“There are alternative paths” for reaching your social justice dream job, says change agent Jessamyn Lau. She should know. Her social change career began with dropping out of high school, then moved to enrolling in art school, teaching elementary school in China, earning an MBA and finally landing a plum job as the first program officer for the Peery Foundation.
In the real world of social change, life is messy. Social entrepreneurs with a diverse life experiences have distinct skill advantages: They are less absolutist and more nuanced in their problem-solving. They are better at adapting to unexpected situations. They are more resilient and able to anticipate future consequences before, rather than after, making a decision. They have more benchmarks against which to measure their own potential and real contribution to economic and social justice.

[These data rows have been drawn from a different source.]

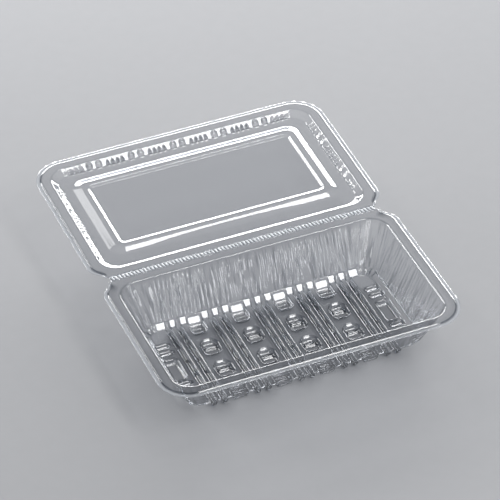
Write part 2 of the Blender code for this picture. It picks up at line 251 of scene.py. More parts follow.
@dataclass
class Skin:
    """The upper face of a sheet, collected ring by ring before it becomes a mesh."""

    points: list[Array] = field(default_factory=list)
    frost: list[Array] = field(default_factory=list)
    drawn: list[Array] = field(default_factory=list)
    along: list[Array] = field(default_factory=list)
    faces: list[tuple[int, ...]] = field(default_factory=list)
    count: int = 0

    def add(
        self, points: Array, frost: Array | float = 0.0, drawn: float = 0.0, along: Array | float = 0.0
    ) -> Array:
        """Adds points.

        Args:
            points: Rows of x, v and height.
            frost: How dull the sheet is at each, from 0 to 1.
            drawn: How strongly the mould has drawn it into fine lines, from 0 to 1.
            along: Each point's place along the wall that it is on, in millimetres.

        Returns:
            The points' numbers.
        """
        first = self.count
        self.points.append(points)
        for column, value in ((self.frost, frost), (self.drawn, drawn), (self.along, along)):
            column.append(np.broadcast_to(np.asarray(value, float), (len(points),)))
        self.count += len(points)
        return np.arange(first, self.count)

    def band(self, outer: Array, inner: Array) -> None:
        """Joins two closed rings of equal count with quads."""
        for a, b, c, d in zip(outer, np.roll(outer, -1), np.roll(inner, -1), inner, strict=True):
            self.faces.append((int(a), int(b), int(c), int(d)))

    def grid(self, numbers: Array) -> None:
        """Joins a grid of points with quads.

        Args:
            numbers: The points' numbers, with x rising along rows and v along columns.
        """
        rows, columns = numbers.shape
        for i in range(rows - 1):
            for j in range(columns - 1):
                corners = numbers[i, j + 1], numbers[i + 1, j + 1], numbers[i + 1, j], numbers[i, j]
                self.faces.append(tuple(int(n) for n in corners))

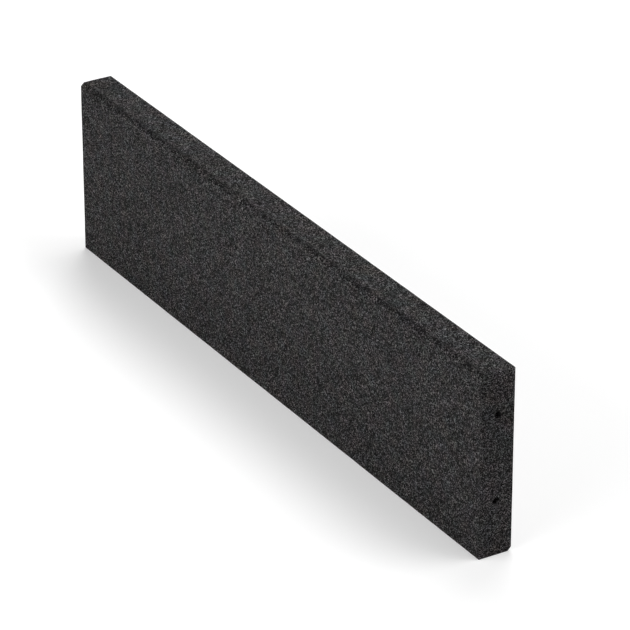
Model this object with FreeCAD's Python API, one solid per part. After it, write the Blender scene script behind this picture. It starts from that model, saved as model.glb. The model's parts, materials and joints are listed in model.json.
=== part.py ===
"""Rubber kerb: a straight edging block, pressed in one piece from bonded rubber granulate.

The block stands on one of its two long narrow sides. X runs along the kerb, Y through its thickness with
the front at -Y, and Z is up. The origin is at floor level, in the middle of the block's length and
thickness. All sizes are in millimetres.

Two long edges that lie diagonally opposite, front top and back bottom, are chamfered, so the section
looks the same after half a turn. Both ends have the same two blind holes, for plastic dowels that line
the kerb up with the next one in the row.
"""

import FreeCAD
import Part

import math
import os

# Block
LENGTH = 1000.0
THICKNESS = 47.0
HEIGHT = 250.0
CHAMFER = 5.0  # each leg of the 45 degree chamfers
EDGE_RADIUS = 1.0  # rounding that the mould leaves on every edge, the chamfers' edges too

# Dowel holes
HOLE_DIAMETER = 10.0
HOLE_DEPTH = 55.0  # of the round wall, without the drill tip
HOLE_TIP_ANGLE = 118.0  # of the cone that the drill leaves
LOWER_HOLE_HEIGHT = 75.0  # above the floor
UPPER_HOLE_DROP = 58.0  # below the top


def section():
    """The outline at the -X end: a rectangle with its front top and back bottom corners cut off."""
    front = -THICKNESS / 2
    back = THICKNESS / 2
    corners = [
        (front, 0),
        (back - CHAMFER, 0),
        (back, CHAMFER),
        (back, HEIGHT),
        (front + CHAMFER, HEIGHT),
        (front, HEIGHT - CHAMFER),
    ]
    points = [FreeCAD.Vector(-LENGTH / 2, y, z) for y, z in corners]
    return Part.Face(Part.makePolygon(points + points[:1]))


def block():
    """The pressed block with all its edges rounded, before drilling."""
    sharp_block = section().extrude(FreeCAD.Vector(LENGTH, 0, 0))
    return sharp_block.makeFillet(EDGE_RADIUS, sharp_block.Edges)


def dowel_hole(end, height):
    """The space that one drilled hole takes out: end is -1 at the -X end and 1 at the +X end."""
    mouth = FreeCAD.Vector(end * LENGTH / 2, 0, height)
    inward = FreeCAD.Vector(-end, 0, 0)
    radius = HOLE_DIAMETER / 2
    bore = Part.makeCylinder(radius, HOLE_DEPTH, mouth, inward)
    tip_length = radius / math.tan(math.radians(HOLE_TIP_ANGLE / 2))
    tip = Part.makeCone(radius, 0, tip_length, mouth + inward * HOLE_DEPTH, inward)
    return bore.fuse(tip)


def kerb_block():
    """The finished kerb: the block with two holes drilled in each end."""
    hole_heights = (LOWER_HOLE_HEIGHT, HEIGHT - UPPER_HOLE_DROP)
    holes = [dowel_hole(end, height) for end in (-1, 1) for height in hole_heights]
    return block().cut(holes)


os.makedirs("parts", exist_ok=True)
kerb_block().exportStep("parts/kerb_block.step")
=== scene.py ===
import json
import math

import bpy
import numpy as np
from mathutils import Matrix, Vector


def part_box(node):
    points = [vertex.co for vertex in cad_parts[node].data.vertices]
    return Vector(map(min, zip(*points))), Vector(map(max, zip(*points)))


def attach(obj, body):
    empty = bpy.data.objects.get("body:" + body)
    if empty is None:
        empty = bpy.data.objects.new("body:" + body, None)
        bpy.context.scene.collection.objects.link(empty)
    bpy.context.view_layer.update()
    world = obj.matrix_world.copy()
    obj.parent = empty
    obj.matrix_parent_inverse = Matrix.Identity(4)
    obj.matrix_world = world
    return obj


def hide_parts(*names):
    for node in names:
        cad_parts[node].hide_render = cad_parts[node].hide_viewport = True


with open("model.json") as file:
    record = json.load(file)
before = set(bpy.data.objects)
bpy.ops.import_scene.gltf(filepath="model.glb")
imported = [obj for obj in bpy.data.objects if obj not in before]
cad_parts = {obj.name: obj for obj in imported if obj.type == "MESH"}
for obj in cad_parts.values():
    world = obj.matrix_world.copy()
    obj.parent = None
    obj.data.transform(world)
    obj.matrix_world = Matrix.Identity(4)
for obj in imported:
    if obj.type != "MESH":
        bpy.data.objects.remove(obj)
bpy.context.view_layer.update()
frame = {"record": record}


# ---- Pressed block ----
# The kerb is one block of tyre granulate and binder, pressed in a steel mould, so its faces are flat and
# its edges straight. The mould flattens the granules that touch it and leaves small hollows between them.
# Two long edges lying diagonally opposite are chamfered, and the ends have blind holes for dowels.

MM = 0.001
low, high = (np.array(corner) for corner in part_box("kerb_block"))
size = high - low
CHAMFER = 5.0 * MM
EDGE_RADIUS = 1.0 * MM
MESH_STEP = 2.85 * MM  # between points on the faces
EDGE_STEPS = np.array([0.0, 0.35, 0.9, 1.8]) * MM  # of the first points in from each edge
random = np.random.default_rng(20)

kerb_points = []  # of each patch, one after another
kerb_corners = []  # the patches' triangles, as numbers of points
kerb_places = []  # each point's place in the unrolled layout


def spaced(length, breaks=()):
    """Distances from 0 to length: close together at both ends and each break, and even in between."""
    stops = [0.0, *breaks, length]
    runs = []
    for start, end in zip(stops, stops[1:]):
        inset = EDGE_STEPS[EDGE_STEPS < (end - start) / 2.5]
        inner = np.linspace(start + inset[-1], end - inset[-1],
                            max(2, round((end - start - 2 * inset[-1]) / MESH_STEP) + 1))
        runs.append(np.concatenate([start + inset, inner, end - inset[::-1]]))
    return np.unique(np.round(np.concatenate(runs), 7))


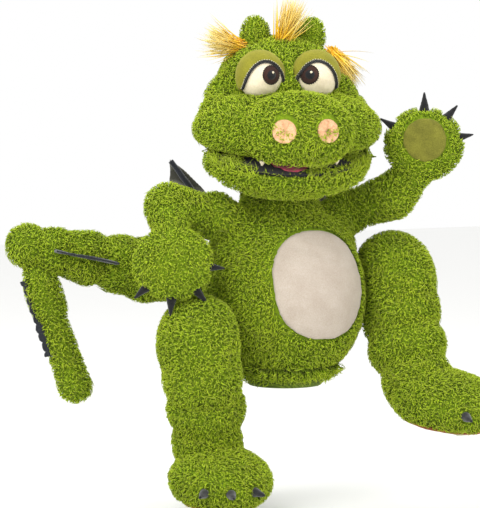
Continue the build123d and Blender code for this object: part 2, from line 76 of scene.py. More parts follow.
HEAD_TURN = math.radians(-12)         # the head looks a little to the puppet's right
FACING = np.array([math.sin(HEAD_TURN), -math.cos(HEAD_TURN), 0])
BAKE_MAP = "OFBake"                   # name of the map where each strand has its own cell
SIDES = ("right", "left")


# ------------------------------------------------------------------ mesh helpers
def node_mesh(node):
    """Vertices and triangles of a CAD node."""
    data = frame["nodes"][node].data
    data.calc_loop_triangles()
    points = np.zeros(len(data.vertices) * 3, np.float32)
    data.vertices.foreach_get("co", points)
    faces = np.zeros(len(data.loop_triangles) * 3, np.int32)
    data.loop_triangles.foreach_get("vertices", faces)
    return points.reshape(-1, 3).astype(float), faces.reshape(-1, 3)


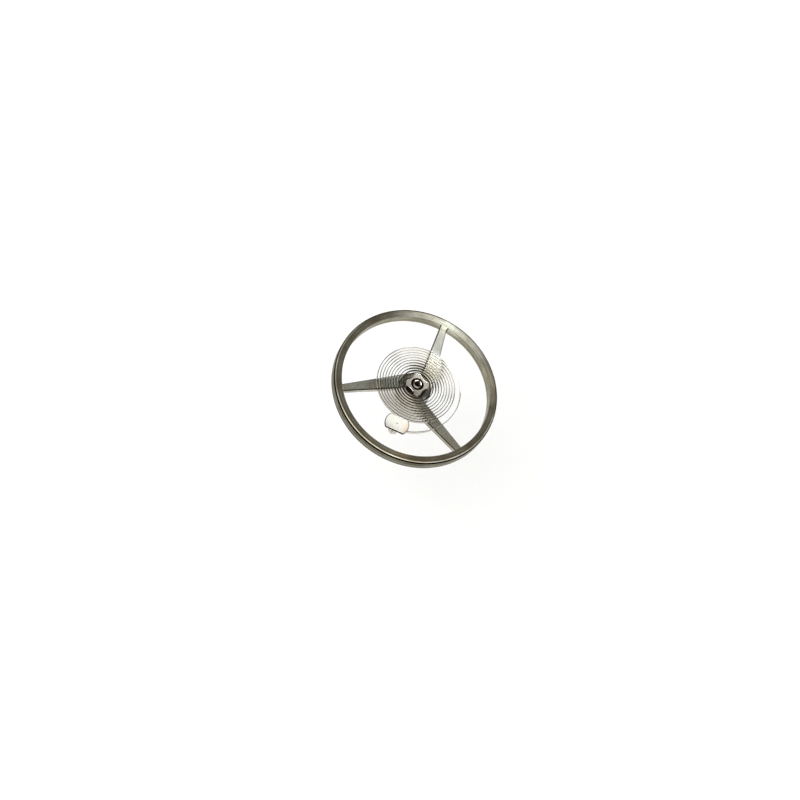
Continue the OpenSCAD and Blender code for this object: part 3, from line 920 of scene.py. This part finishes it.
def card(name, corners, code, strength=1.0, fades=False):
    """A glowing sheet through the corners, in millimetres, with one face between
    each pair of corners and the next pair. The glow of a fading sheet falls evenly
    from its middle to nothing at the ellipse that its first four corners hold."""
    middle = sum(corners, Vector((0, 0, 0))) / len(corners)
    mesh = bpy.data.meshes.new(name)
    mesh.from_pydata([list((p - middle) * MM) for p in corners], [],
                     [(k, k + 1, k + 3, k + 2) for k in range(0, len(corners) - 2, 2)])
    sheet = bpy.data.objects.new(name, mesh)
    sheet.location = middle * MM
    bpy.context.scene.collection.objects.link(sheet)
    paint = bpy.data.materials.new(name)
    paint.use_nodes = True
    tree = paint.node_tree
    tree.nodes.clear()
    shine = add(tree, "ShaderNodeEmission",
                {"Color": linear(code), "Strength": strength}).outputs[0]
    if fades:
        uv = mesh.uv_layers.new(name="sheet")
        for loop in mesh.loops:
            uv.data[loop.index].uv = ((-1, -1), (1, -1), (-1, 1), (1, 1))[loop.vertex_index]
        spread = add(tree, "ShaderNodeUVMap", uv_map="sheet")
        fall = add(tree, "ShaderNodeTexGradient", {"Vector": spread.outputs[0]},
                   gradient_type="SPHERICAL")
        clear = add(tree, "ShaderNodeBsdfTransparent")
        shine = add(tree, "ShaderNodeMixShader",
                    {0: fall.outputs[1], 1: clear.outputs[0], 2: shine}).outputs[0]
    add(tree, "ShaderNodeOutputMaterial", {"Surface": shine})
    mesh.materials.append(paint)
    sheet.visible_camera = sheet.visible_diffuse = sheet.visible_shadow = False
    sheet.visible_transmission = sheet.visible_volume_scatter = False


def rectangle(centre, x_axis, y_axis, width, height):
    """The corners of a rectangle: centre plus or minus half of each side."""
    return [centre + x_axis * (i * width / 2) + y_axis * (j * height / 2)
            for i, j in ((-1, -1), (1, -1), (-1, 1), (1, 1))]


def facing_card(name, distance, to_right, upwards, width, height, code, strength=1.0,
                fades=False, centre=wheel_top):
    """A card square to the mirrored direction, at a distance from the centre, and
    moved to the right and upwards in its own plane."""
    middle = centre + mirrored * distance + beside * upwards + across * to_right
    card(name, rectangle(middle, across, beside, width, height), code, strength, fades)


plate_middle = Vector((0, -stud_r, plate_top))
facing_card("card_above", 14, 0, 1.1, 20, 14.8, "#8c8a84")
card("card_top", rectangle(wheel_top + up * 34 - back * 9.5 + across * 3, across, back, 40, 9.4),
     "#fffcf6", 2.4)
facing_card("card_far", 10, -1.3, 4.6, 14, 3.4, "#f4f8ff", 3.2, fades=True)
facing_card("card_far_right", 10, 4.0, 2.9, 3.4, 3.0, "#dcdad0", 1.3, fades=True)
facing_card("card_coils", 3, 0, 1.6, 4.6, 1.3, "#eef4ff", 9.0)
facing_card("card_collet", 6, 0, 0.05, 1.5, 1.1, "#cdcbc4", 1.5)
facing_card("card_near", 6, 0, -1.4, 5.0, 1.8, "#3a3834")
facing_card("card_right", 10, 2.3, -2.05, 1.6, 1.7, "#b8a18f")
facing_card("card_plate", 7, 0, 0.21, 2.6, 1.3, "#fcfdf8", 1.15, centre=plate_middle)
facing_card("card_warm", 6.8, 1.05, 0.1, 0.9, 1.08, "#f1cb95", centre=plate_middle)
card("card_inside", rectangle(Vector((0, 0, -1.9)) + back * 4.2, across, back, 9, 3.6), "#cecbc2")


def ring_card(name, inner, outer, low, high, code, start=0, end=360, centre=(0, 0)):
    """A card round a point, from one radius and height to another, and from one
    angle to another in degrees."""
    turns = np.radians(np.linspace(start, end, 49))
    card(name, [Vector((centre[0] + r * math.cos(a), centre[1] + r * math.sin(a), z))
                for a in turns for r, z in ((inner, low), (outer, high))], code)


ground, horizon_low, horizon_high, room_r, room_top = -2, -6.5, 14, 60, 42
ring_card("card_below", 2.85, 4.9, ground, ground, "#d6d0c3", 185, 350)
ring_card("card_beside", 5.45, 9, ground, ground, "#adaba6", centre=(0.35, -0.5))
ring_card("card_low", 9, room_r, ground, -floor_drop, "#a3a19a")
ring_card("card_far_floor", room_r, room_r, -floor_drop, horizon_low, "#8f8d86")
ring_card("card_horizon", room_r, room_r, horizon_low, horizon_high, "#1d1c19")
ring_card("card_wall", room_r, room_r, horizon_high, room_top, "#7d7b75")

# %% [markdown]
# Standard colours keep each material as it was written.

# %% Finish
bpy.context.scene.view_settings.view_transform = "Standard"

Lau’s circuitous route to social justice work is not atypical for powerhouse change-makers:
- Wanjiru Kamau-Rutenberg, founder/CEO of Akili Dada, dreamed of being a pilot, a medical doctor or Madonna before discovering her social change calling as a leadership educator for young women in Kenya.
- Yuwei Shi, Dean of the Monterey Institute of International Studies, left China and his girlfriend behind to take a high-risk stab at studying law in the United States before his path came to rest on educating and enabling the next generation of social entrepreneurs.
- Whitney Smith, founder/CEO of Girls For A Change, launched her social entrepreneurship career as a “horrible high school student and punk rocker with blue hair black lipstick.”
- Clemens Pietzner, CEO of the Triskeles Foundation, began his social justice career in California playing competitive volleyball in the Miller Lite volleyball tournament.
- Tiffany Persons, founder/CEO of Shine on Sierra Leone (and a leading Hollywood casting director), was headed to nursing school before a bad grade in organic chemistry caused her to take a film class which, in turn, led to working on a documentary which eventually spurred her to establish a community-based school in a village in Sierra Leone.
In Good to Great, Jim Collins reports that a nearly consistent attribute of successful CEOs is disciplined focus on the single thing at which they are really accomplished and then truly push towards excellence. In contrast, school teaches competency across a wide and varied curriculum.
Social entrepreneurship requires that you pursue a single passion with unbridled focus and superior execution. However, the path to professional competency as a change agent is yours to customize.